Ayaan Hirsi Ali explains her support of missionary groups who seek to convert Muslims to Christianity, despite her personal identification as an atheist. "If we don't compete, we run the risk of living in a global order where the radical Muslims win the hearts and minds simply because there's no one else competing with them," she argues.

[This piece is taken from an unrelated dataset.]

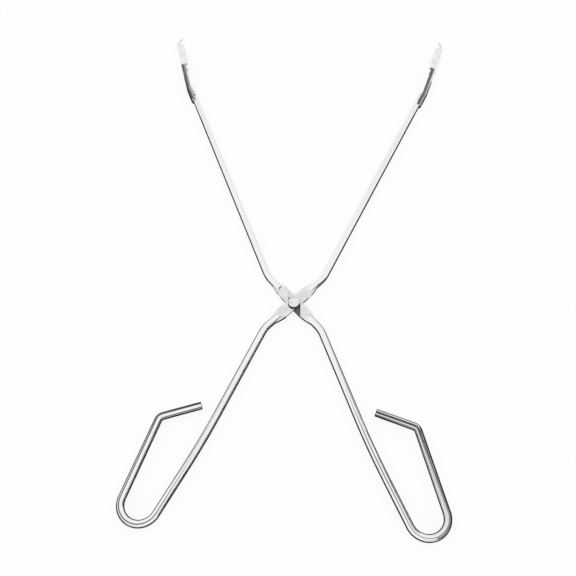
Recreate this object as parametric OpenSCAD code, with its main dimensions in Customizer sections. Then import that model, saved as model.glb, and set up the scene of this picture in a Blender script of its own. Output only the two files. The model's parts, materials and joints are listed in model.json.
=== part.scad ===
// Long-reach crucible tongs: two bent-rod arms riveted in a half-lap scissor joint,
// each with a pressed, toothed jaw welded to its tip. The tongs lie in the XY plane
// with the rivet along Z and the jaws towards +Y, and are shown fully open.

/* [Rod] */
// Diameter of the round rod that both arms are bent from
rod_d = 6; // [5:0.1:7.5]
// Chamfer on the cut end of the rod at the handle
rod_end_chamfer = 0.5; // [0.2:0.1:1]
// Radius on the rod's end inside the jaw
rod_nose_r = 1.6; // [0.8:0.1:2]

/* [Pivot plate] */
// Thickness of the flattened part of the rod
plate_t = 3; // [2.4:0.1:4]
// Width of the flattened part at the rivet
plate_w = 9.8; // [8:0.1:12]
// Distance from the rivet to the step where the rod turns round again
plate_reach = 17; // [16:0.5:20]
// Angle between the plate and the tongs' long axis when open
plate_angle = 44.2; // [42:0.5:50]
// Slope length of the step up to the round rod
step_run = 1.2; // [0.6:0.1:2]

/* [Rivet] */
// Diameter of the rivet's shank
rivet_d = 5; // [4:0.1:6]
// Diameter of the rivet's head
rivet_head_d = 9.6; // [8:0.1:12]
// Height of the rivet's head at its centre
rivet_head_h = 1.9; // [1.4:0.1:3]
// Height of the straight rim of the rivet's head
rivet_rim_h = 0.8; // [0.4:0.1:1]
// Diameter of the formed tail behind the rear arm
rivet_tail_d = 8; // [6.5:0.1:10]
// Height of the formed tail
rivet_tail_h = 1.2; // [0.8:0.1:1.4]
// Chamfer on the formed tail
rivet_tail_chamfer = 0.4; // [0.2:0.1:0.6]

/* [Fits] */
// Radial running clearance of the rivet in the front arm
run_clear = 0.05; // [0.02:0.01:0.1]
// Radial clearance of the rivet in the rear arm, which grips it
grip_clear = 0.02; // [0.01:0.01:0.04]
// Gap between the two lapped plates, and under the rivet's head
lap_gap = 0.1; // [0.06:0.01:0.3]
// Gap at the lap's side stops, open and closed
stop_gap = 0.15; // [0.1:0.01:0.4]
// Angle that the front arm turns through from open to closed
close_angle = 47.2; // [40:0.1:50]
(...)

The controversial author, feminist activist and politician, Ayaan Hirsi Ali comes to Melbourne. A vocal and prominent critic of Islam, Ali has been celebrated and criticised for her work and writings. A former member of the Dutch House of Representatives, she has campaigned passionately for conflict resolution, ethics and world citizenship. Named one of the 100 most influential people in the world by Time magazine in 2005, her memoir Infidel has been praised as profoundly affecting and powerful. The followup, Nomad, tells the stirring story of her search for a new life as she tries to reconcile her Islamic past with her passionate adherence to democracy and Western values. - Australian Broadcasting Corporation
Ayaan Hirsi Ali is an outspoken defender of women's rights in Islamic societies. Hirsi Ali was born in Mogadishu, Somalia. She escaped an arranged marriage by immigrating to the Netherlands in 1992, and served as a member of the Dutch parliament from 2003 to 2006.
In parliament, she worked on furthering the integration of non-Western immigrants into Dutch society, and on defending the rights of women in Dutch Muslim society. In 2004, together with director Theo van Gogh, she made "Submission," a film about the oppression of women in conservative Islamic cultures.